MATCH (john:Person {name: 'John Doe'})
MATCH (jane:Person {name: 'Jane Smith'})
MATCH (post:Post)
CREATE (john)-[:POSTED]->(post)
CREATE (jane)-[:LIKED]->(post)
CREATE (john)-[:FOLLOWS]->(jane)
3. Querying the Graph
Find John’s posts:
MATCH (p:Person {name: 'John Doe'})-[:POSTED]->(post:Post)
RETURN p.name as Author, post.content as Content
Find who liked John’s posts:
MATCH (liker:Person)-[:LIKED]->(:Post)<-[:POSTED]-(poster:Person {name: 'John Doe'})
RETURN liker.name as Liker, poster.name as Poster
Performance Optimization
Indexing
Create indexes for frequently queried properties:
CREATE INDEX person_name FOR (p:Person) ON (p.name)
Constraints
Ensure data integrity with constraints:
CREATE CONSTRAINT person_name_unique
FOR (p:Person) REQUIRE p.name IS UNIQUE
Best Practices
Model Around Questions: Design your graph structure based on the questions you need to answer.
Use Meaningful Labels: Choose descriptive names for node labels and relationship types.
Property Placement: Store properties on nodes unless they’re specific to relationships.
Indexing Strategy: Index properties used in WHERE clauses and relationship lookups.
Common Patterns
Friend-of-Friend Queries
Find mutual connections:
MATCH (p1:Person)-[:FOLLOWS]->(p2:Person)-[:FOLLOWS]->(p3:Person)
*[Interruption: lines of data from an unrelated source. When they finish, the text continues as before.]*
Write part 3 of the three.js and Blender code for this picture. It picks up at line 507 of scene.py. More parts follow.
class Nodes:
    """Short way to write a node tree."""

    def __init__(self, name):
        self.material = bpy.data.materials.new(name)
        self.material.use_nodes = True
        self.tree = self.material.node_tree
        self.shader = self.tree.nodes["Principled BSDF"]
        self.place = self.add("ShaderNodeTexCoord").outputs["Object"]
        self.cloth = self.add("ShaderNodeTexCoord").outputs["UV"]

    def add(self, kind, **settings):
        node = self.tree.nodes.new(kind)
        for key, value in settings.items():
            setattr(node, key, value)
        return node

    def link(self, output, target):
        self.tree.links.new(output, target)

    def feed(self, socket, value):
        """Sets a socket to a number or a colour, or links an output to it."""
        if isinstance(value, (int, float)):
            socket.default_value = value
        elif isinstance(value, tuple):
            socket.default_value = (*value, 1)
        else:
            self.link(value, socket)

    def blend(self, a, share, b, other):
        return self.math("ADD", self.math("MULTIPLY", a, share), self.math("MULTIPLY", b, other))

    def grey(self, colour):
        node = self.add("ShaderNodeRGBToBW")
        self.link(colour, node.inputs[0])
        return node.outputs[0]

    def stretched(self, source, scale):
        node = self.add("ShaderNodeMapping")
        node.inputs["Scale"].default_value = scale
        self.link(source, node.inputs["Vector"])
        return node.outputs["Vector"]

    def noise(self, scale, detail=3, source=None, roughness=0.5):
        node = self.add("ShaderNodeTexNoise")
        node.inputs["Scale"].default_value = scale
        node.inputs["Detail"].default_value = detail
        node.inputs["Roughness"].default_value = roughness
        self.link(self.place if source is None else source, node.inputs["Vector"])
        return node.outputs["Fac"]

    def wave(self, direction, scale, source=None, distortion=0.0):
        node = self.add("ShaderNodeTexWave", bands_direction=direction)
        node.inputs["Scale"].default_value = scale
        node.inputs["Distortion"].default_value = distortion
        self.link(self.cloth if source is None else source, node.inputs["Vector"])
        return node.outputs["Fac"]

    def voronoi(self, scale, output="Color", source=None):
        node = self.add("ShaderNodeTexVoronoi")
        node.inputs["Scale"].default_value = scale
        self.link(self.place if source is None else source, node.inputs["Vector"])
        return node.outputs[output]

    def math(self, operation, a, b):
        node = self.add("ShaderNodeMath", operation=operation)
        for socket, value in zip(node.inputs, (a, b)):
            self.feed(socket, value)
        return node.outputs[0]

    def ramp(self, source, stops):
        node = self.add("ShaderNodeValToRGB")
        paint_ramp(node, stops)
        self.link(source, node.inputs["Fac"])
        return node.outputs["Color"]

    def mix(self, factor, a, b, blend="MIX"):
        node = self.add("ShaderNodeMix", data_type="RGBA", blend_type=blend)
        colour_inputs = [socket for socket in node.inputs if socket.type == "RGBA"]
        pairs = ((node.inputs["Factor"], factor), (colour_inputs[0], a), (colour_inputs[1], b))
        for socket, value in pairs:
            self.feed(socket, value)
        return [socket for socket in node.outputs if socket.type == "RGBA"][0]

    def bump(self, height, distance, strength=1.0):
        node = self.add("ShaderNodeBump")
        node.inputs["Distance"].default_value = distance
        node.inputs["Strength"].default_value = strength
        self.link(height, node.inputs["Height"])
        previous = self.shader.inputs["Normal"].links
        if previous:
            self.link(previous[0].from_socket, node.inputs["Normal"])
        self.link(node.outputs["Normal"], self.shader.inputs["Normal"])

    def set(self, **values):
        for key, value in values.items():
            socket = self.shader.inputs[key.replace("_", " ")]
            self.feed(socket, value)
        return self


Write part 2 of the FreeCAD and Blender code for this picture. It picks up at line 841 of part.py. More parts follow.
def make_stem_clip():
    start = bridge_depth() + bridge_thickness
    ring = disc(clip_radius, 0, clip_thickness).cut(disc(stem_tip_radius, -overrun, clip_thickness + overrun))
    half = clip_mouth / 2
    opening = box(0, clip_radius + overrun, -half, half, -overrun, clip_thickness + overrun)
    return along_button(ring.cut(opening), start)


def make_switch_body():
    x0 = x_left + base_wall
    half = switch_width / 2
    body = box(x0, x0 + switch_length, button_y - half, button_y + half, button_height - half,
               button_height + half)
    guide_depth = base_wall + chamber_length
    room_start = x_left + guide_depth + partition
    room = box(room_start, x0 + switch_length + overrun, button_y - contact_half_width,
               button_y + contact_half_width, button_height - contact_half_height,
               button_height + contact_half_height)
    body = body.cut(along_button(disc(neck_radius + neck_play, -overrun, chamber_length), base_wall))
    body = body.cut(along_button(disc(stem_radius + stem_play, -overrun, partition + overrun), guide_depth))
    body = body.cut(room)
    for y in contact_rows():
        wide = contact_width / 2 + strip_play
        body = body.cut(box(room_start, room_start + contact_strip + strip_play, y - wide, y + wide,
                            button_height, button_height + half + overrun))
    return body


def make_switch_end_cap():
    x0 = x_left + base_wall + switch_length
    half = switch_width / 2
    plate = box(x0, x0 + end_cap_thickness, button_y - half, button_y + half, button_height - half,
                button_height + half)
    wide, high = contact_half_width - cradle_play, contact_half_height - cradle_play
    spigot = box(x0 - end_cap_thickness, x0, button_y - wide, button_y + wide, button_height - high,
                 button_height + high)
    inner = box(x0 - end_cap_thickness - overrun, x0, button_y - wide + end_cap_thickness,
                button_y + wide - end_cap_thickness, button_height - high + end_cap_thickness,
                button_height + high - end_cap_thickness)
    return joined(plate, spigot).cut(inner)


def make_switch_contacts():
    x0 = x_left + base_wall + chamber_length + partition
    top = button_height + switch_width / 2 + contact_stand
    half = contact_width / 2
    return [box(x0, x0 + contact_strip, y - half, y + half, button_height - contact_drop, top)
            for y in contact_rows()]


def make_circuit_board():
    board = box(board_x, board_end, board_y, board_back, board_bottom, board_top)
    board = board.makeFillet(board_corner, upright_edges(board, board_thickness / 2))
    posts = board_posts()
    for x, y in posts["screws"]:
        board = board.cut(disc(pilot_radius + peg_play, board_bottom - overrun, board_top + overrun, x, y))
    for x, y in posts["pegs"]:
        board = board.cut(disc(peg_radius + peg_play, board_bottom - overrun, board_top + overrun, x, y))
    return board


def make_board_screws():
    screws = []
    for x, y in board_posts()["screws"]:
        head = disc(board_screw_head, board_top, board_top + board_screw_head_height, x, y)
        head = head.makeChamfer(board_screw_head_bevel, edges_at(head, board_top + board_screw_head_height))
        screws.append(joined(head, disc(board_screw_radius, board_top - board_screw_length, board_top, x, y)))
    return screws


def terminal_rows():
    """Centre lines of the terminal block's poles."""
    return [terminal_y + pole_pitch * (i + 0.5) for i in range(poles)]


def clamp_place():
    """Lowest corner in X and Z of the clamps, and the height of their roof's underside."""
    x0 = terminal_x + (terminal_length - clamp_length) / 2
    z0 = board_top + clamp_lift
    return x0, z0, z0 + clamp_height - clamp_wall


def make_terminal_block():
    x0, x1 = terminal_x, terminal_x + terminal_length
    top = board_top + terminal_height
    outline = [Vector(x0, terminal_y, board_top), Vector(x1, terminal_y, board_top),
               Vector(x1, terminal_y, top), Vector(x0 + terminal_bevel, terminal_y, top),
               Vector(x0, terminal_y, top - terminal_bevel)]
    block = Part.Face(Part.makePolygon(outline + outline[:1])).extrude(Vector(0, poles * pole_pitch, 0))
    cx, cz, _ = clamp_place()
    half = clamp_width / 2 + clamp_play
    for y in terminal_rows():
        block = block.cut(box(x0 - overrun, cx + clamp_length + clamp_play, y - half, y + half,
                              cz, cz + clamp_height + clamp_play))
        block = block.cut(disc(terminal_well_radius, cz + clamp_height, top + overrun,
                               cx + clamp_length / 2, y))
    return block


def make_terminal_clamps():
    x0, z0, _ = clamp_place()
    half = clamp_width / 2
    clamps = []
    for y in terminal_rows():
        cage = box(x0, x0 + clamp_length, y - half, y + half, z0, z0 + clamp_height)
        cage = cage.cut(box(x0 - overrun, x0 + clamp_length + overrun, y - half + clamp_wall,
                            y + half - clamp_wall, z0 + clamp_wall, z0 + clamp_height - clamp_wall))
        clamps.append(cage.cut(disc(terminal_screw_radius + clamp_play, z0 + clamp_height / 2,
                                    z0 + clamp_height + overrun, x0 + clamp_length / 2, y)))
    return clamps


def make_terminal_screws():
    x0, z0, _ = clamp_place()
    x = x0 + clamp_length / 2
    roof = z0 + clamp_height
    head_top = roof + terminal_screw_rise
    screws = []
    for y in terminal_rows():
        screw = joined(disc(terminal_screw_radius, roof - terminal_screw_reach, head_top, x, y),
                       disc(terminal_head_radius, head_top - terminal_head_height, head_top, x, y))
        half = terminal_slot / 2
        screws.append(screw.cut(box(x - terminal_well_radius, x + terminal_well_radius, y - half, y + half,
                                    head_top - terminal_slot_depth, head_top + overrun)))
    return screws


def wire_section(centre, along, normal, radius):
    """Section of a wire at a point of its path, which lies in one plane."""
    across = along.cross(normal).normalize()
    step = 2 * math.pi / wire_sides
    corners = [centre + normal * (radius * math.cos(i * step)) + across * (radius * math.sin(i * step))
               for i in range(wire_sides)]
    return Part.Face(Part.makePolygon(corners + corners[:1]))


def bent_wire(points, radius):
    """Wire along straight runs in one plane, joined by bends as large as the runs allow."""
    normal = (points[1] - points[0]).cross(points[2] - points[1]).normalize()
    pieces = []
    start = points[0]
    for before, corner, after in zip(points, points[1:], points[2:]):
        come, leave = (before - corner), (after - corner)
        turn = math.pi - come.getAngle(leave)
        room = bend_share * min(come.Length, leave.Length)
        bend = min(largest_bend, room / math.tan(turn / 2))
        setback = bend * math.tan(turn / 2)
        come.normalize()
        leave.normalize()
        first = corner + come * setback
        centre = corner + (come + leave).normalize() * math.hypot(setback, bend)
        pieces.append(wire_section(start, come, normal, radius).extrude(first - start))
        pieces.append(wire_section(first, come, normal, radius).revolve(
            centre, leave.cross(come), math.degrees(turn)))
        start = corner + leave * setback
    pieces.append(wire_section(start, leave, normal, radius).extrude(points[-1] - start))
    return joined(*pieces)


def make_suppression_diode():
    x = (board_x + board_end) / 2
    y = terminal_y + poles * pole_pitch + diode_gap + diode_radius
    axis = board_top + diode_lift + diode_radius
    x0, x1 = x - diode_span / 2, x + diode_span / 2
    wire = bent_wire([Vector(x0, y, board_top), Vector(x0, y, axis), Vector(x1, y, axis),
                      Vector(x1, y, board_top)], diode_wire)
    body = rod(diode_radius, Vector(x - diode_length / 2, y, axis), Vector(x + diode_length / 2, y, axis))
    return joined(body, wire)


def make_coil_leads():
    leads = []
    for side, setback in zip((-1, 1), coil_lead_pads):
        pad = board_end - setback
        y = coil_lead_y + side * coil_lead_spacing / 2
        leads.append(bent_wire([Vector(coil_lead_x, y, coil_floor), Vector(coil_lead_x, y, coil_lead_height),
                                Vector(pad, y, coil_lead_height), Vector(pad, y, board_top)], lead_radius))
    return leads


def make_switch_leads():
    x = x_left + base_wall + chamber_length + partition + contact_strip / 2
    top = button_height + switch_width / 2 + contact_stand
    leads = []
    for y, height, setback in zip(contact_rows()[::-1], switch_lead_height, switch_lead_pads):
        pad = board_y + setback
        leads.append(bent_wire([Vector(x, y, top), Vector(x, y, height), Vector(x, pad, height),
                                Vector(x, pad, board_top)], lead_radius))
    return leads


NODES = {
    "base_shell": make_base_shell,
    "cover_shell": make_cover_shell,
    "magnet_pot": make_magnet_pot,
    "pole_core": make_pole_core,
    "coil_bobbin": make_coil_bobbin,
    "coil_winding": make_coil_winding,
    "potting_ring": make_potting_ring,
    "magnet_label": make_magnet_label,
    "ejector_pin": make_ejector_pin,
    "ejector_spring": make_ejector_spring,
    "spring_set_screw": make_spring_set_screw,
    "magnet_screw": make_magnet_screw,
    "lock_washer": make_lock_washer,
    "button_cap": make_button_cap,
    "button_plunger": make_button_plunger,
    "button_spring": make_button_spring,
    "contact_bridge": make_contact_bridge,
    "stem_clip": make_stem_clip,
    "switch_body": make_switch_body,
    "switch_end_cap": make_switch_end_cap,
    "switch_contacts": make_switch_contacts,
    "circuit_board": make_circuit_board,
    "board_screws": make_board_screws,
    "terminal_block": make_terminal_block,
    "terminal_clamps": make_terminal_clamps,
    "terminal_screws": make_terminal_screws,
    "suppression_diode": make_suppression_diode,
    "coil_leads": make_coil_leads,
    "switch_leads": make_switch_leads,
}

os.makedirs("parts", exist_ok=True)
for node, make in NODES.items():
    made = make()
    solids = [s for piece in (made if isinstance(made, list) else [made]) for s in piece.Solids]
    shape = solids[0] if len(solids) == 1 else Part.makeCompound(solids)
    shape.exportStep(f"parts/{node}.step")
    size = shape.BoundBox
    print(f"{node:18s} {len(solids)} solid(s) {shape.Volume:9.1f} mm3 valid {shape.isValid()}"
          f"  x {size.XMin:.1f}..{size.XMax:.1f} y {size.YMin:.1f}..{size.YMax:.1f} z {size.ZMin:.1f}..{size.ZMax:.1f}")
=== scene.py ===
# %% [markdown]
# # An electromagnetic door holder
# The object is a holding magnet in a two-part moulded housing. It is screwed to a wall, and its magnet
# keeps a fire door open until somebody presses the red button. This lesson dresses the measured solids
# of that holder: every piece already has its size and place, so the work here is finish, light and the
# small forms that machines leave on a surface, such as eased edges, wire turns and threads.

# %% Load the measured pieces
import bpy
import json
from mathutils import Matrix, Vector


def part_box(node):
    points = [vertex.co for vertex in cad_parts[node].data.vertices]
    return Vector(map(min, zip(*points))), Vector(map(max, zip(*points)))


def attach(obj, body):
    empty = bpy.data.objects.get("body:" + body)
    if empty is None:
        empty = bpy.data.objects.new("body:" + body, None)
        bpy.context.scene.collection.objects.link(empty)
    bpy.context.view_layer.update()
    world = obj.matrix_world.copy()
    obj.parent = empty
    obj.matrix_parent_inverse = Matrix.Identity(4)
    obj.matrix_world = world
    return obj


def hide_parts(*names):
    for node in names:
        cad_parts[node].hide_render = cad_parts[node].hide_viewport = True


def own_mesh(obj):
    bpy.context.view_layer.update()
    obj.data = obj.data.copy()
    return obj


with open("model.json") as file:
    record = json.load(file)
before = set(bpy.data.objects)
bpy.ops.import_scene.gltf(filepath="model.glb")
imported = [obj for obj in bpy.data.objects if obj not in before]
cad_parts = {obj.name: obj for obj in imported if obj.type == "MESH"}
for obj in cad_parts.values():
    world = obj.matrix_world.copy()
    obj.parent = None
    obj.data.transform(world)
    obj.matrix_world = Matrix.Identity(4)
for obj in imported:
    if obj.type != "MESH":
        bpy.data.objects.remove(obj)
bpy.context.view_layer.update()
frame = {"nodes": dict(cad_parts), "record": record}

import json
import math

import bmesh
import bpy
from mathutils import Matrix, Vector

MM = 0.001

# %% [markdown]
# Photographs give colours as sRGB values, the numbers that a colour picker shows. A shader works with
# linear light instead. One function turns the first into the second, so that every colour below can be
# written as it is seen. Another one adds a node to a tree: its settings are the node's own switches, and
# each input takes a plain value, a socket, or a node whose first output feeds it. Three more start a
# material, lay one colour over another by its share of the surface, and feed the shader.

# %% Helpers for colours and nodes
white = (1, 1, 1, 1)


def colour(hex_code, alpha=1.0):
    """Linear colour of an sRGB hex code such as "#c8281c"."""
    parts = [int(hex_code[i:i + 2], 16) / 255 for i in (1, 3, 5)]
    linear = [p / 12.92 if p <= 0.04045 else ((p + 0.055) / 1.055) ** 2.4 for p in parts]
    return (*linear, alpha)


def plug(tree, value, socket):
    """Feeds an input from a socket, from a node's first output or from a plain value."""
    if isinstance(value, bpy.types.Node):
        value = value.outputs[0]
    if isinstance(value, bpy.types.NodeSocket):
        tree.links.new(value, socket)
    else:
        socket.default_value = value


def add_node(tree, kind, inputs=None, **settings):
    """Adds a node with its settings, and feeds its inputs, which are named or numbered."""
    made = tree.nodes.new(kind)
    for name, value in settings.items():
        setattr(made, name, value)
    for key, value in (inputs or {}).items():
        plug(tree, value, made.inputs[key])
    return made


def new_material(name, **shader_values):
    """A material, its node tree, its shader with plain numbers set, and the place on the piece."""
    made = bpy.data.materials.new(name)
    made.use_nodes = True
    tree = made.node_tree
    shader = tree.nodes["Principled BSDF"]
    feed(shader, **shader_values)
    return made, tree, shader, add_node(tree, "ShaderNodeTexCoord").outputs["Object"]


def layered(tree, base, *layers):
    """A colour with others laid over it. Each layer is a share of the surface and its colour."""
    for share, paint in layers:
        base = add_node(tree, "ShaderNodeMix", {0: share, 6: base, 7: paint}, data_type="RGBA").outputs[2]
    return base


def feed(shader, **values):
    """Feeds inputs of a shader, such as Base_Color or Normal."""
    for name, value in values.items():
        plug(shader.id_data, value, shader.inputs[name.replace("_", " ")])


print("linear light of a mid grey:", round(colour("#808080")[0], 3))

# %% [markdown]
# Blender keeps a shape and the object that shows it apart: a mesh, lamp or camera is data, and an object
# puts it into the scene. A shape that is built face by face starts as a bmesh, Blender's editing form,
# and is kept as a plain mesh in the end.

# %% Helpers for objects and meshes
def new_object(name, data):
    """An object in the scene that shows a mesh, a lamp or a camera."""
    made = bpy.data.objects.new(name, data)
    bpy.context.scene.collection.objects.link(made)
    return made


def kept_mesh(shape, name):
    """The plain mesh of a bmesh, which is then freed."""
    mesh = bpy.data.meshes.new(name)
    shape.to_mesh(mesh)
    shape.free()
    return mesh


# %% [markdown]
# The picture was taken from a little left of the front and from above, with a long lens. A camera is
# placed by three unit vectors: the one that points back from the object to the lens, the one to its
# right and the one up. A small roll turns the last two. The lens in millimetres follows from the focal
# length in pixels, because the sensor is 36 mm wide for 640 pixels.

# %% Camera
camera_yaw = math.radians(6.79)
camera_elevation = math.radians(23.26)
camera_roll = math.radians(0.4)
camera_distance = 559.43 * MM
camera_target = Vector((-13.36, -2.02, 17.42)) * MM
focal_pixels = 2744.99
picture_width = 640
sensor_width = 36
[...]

WHERE p1.name = 'John Doe' AND p1 <> p3
RETURN DISTINCT p3.name as FriendOfFriend
Aggregation
Count interactions per user:
MATCH (p:Person)-[:POSTED]->(post:Post)<-[:LIKED]-(liker:Person)
RETURN p.name as Poster,
count(DISTINCT post) as PostCount,
collect(DISTINCT liker.name) as Likers
ORDER BY PostCount DESC
Neo4j’s graph database provides a powerful way to model and query connected data. The Cypher query language offers an intuitive syntax for graph operations, making it accessible for developers familiar with SQL. As you build more complex applications, look at Neo4j’s rich ecosystem of tools and libraries for visualization, analysis, and integration.